Marie-Jeanne Urech: naît en 1976, l'année de l'autre canicule, à la clinique " la Source " pour compenser le manque d'eau. Papiers encadrés au-dessus du lit : Licence en Sciences Sociales (Lausanne, 1998), Diplôme britannique de réalisation (London Film School, 2001).
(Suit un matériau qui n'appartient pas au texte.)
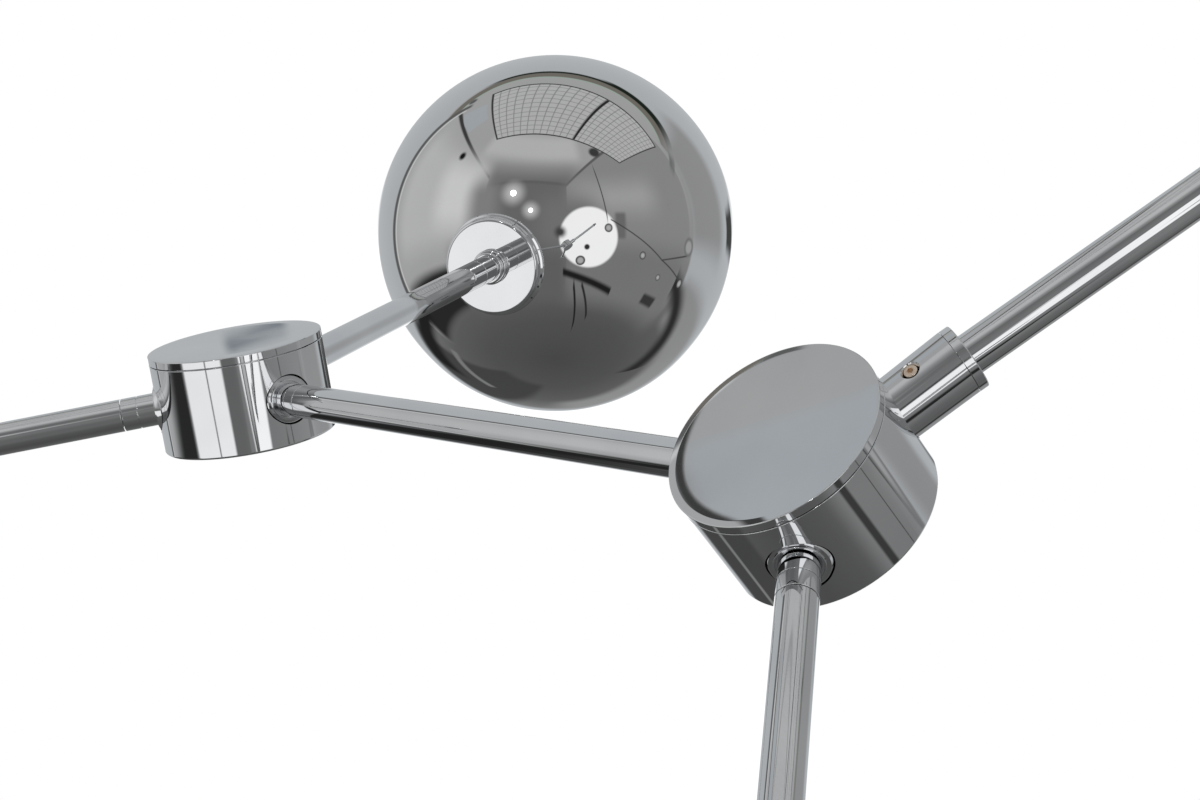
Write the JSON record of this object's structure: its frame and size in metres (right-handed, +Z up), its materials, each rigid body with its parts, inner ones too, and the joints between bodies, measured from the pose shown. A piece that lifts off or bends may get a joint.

Tête partagée en deux moitiés égales : réalisation de documentaires et écriture.
Ecriture : Foisonnement dans l'air, Vevey, Editions de l'Aire, 2003 (nouvelles); La Salle d'attente, Vevey, Editions de l'Aire, 2004.
Short Films : Silence (1995); Le goûter de Valflora (1997) Autour du giratoire (1999) ; Dust To Dust (2000), When Pigs Fly (2001).
Documentaires : Sorry, No Vacancies (2001); Le mammouth céleste (2002); Monotone, mon automne? (2005).

La Salle d'attente, Vevey, Ed. de l'Aire, 160 pages

 

Marie-Jeanne Urech répond aux questions de Brigitte Steudler

Le Cultur@ctif, suite à la parution récente de La Salle d'attente a souhaité à nouveau s'entretenir avec vous espérant convaincre nos lecteurs de se laisser emmener dans votre univers fantasmagorique, si particulier et si personnel. Afin de mieux vous connaître pouvez-vous nous parler des auteurs dont vous vous sentez proches ? Et, puisque vous réalisez également des documentaires, quels sont les films et réalisateurs qui auraient exercé un attrait sur vous au cours des années passées ?

J'ai été marquée à quinze ans par Boris Vian. Après Hugo, Zola et Molière qu'on nous sert généralement à cet âge, la découverte de Vian a été une fenêtre sur un nouvel univers avec lequel je me suis tout de suite sentie en symbiose. L'univers des objets animés, de l'absurde et du tout-est-possible. Le premier livre, c'était L'Ecume des jours , mais je lui préfère encore L'arrache-Cœur. Ensuite, le monde de Kafka me plaît énormément. Particulièrement, Le Château. J'ai constaté que je ne me rappelais jamais vraiment ses histoires. C'est l'atmosphère qu'il crée qui est importante et inoubliable. Et puis un style très simple, clair et efficace. Avec aussi ses touches de surréalisme (notamment dans Le Procès) qui en font pour moi un avant-gardiste du genre. Il y a aussi Gabriel Garcia Marquez, Cent ans de solitude. Là c'est le foisonnement d'idées, la couleur, l'abondance. En un claquement de doigt les personnages meurent, naissent, tout va très vite. Maupassant, les nouvelles en général et Bel-Ami pour les romans. Le roi de la chute. D'une cruauté salvatrice. Un style aussi très simple et efficace. En deux mots, il dresse une description bien cynique et critique. Et qui n'a pas pris une ride. Allessandro Baricco, Océan mer . J'ai trouvé ce livre très poétique, très original. Il crée aussi toute une atmosphère en quelques mots.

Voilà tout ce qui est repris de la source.